What does that do for retention?
This is where we, as an iGaming game provider, can clearly see how player segmentation based on math works. Players who search for an immersive, progressive experience actually search for a Hold‘n’Win mechanic. Playing these games, they feel like they are “building” toward a win. The fake collector subtly leads them up to this. They are ready to be in a long process. They understand that after a sequence of misses, there is still a structured chance of reaching a more rewarding outcome through Hold‘n’Win.
This creates a cognitive connection in which even the emotional impact of losses is reduced and is less “painful.” They become more acceptable because there is an expectation of a compensating moment.

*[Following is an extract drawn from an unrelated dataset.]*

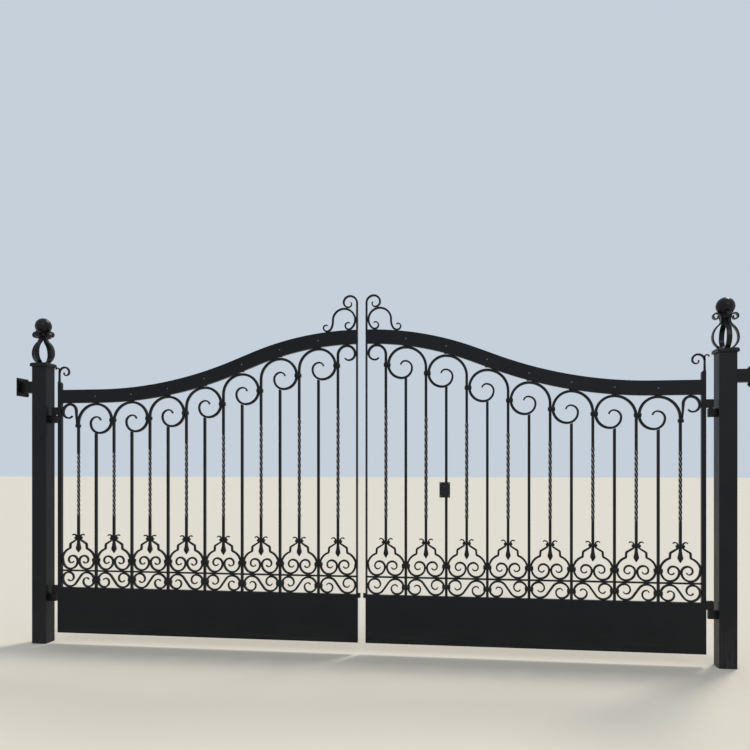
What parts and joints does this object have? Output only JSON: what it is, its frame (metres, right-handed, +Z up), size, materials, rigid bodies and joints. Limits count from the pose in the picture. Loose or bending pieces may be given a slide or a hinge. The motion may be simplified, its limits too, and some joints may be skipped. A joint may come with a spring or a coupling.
{
  "type": "driveway gate",
  "caption": "Swing driveway gate of wrought iron with swept top rails, scroll-headed twisted bars, an ornament band and sheet kick panels, hung on square posts with ball finials.",
  "frame": {"origin": "middle of the left post's foot face, on the ground", "axes": "+Z up; +X along the closed gate from the left post to the right post, as seen from the inside; +Y to the outside, away from the side to which the leaves open"},
  "size_m": [4.618, 0.158, 2.2467],
  "materials": {
    "frame_paint": "semi-gloss black",
    "scroll_paint": "semi-gloss black",
    "sheet_paint": "semi-gloss black",
    "post_paint": "satin black",
    "finial_paint": "semi-gloss black",
    "lock_paint": "satin black"
  },
  "bodies": {
    "posts": {"finial_balls": "finial_paint", "finial_straps": "finial_paint", "left_hinge_pins": "post_paint", "left_post": "post_paint", "left_post_cap": "post_paint", "left_wall_bracket": "post_paint", "right_hinge_pins": "post_paint", "right_post": "post_paint", "right_post_cap": "post_paint", "right_wall_bracket": "post_paint"},
    "left_leaf": {"left_band_bar": "frame_paint", "left_band_scrolls": "scroll_paint", "left_collars": "scroll_paint", "left_crest_scrolls": "scroll_paint", "left_hinge_eyes": "frame_paint", "left_hinge_stile": "frame_paint", "left_kick_frame": "frame_paint", "left_kick_sheet": "sheet_paint", "left_meeting_stile": "frame_paint", "left_onion_frames": "scroll_paint", "left_plain_bars": "frame_paint", "left_scroll_bars": "scroll_paint", "left_stile_scrolls": "scroll_paint", "left_stop_tab": "frame_paint", "left_top_rail": "frame_paint"},
    "right_leaf": {"right_band_bar": "frame_paint", "right_band_scrolls": "scroll_paint", "right_collars": "scroll_paint", "right_crest_scrolls": "scroll_paint", "right_hinge_eyes": "frame_paint", "right_hinge_stile": "frame_paint", "right_kick_frame": "frame_paint", "right_kick_sheet": "sheet_paint", "right_lock_box": "lock_paint", "right_meeting_stile": "frame_paint", "right_onion_frames": "scroll_paint", "right_plain_bars": "frame_paint", "right_scroll_bars": "scroll_paint", "right_stile_scrolls": "scroll_paint", "right_stop_tab": "frame_paint", "right_top_rail": "frame_paint"}
  },
  "joints": [
    {"name": "left_leaf_swing", "type": "hinge", "parent": "posts", "child": "left_leaf", "pos_m": [0.08, 0, 0.9], "axis": [0, 0, -1], "range_deg": [0, 90]},
    {"name": "right_leaf_swing", "type": "hinge", "parent": "posts", "child": "right_leaf", "pos_m": [4.228, 0, 0.9], "axis": [0, 0, 1], "range_deg": [0, 90]}
  ]
}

From a retention standpoint, it increases session length because players stay to complete a state. The reset after the feature also creates a clear “one more try” motivation without over-explaining. Over time, that predictable yet variable escalation makes the experience feel meaningful and worth returning to, even after short or neutral sessions.
How does Dominator Play balance feature setting and game mechanics with math?
At Dominator Play, we use proven tools for engagement and retention, and we use them with intent. But here’s the key difference: we don’t treat game math and features as separate worlds. We start by defining the structure first: who the player is, what cycle they’re in, and how they actually behave when they hit specific mechanics. Only then do we tune the math around that reality. Not the other way around.
So it’s not “math here, features there.” That’s amateur thinking for casino game development. It’s one system, tightly wired together, where features drive perception and math controls rhythm, tension, and the flow of outcomes. That alignment is what makes the product work the way it should: predictable in performance for operators, expected in experience for players.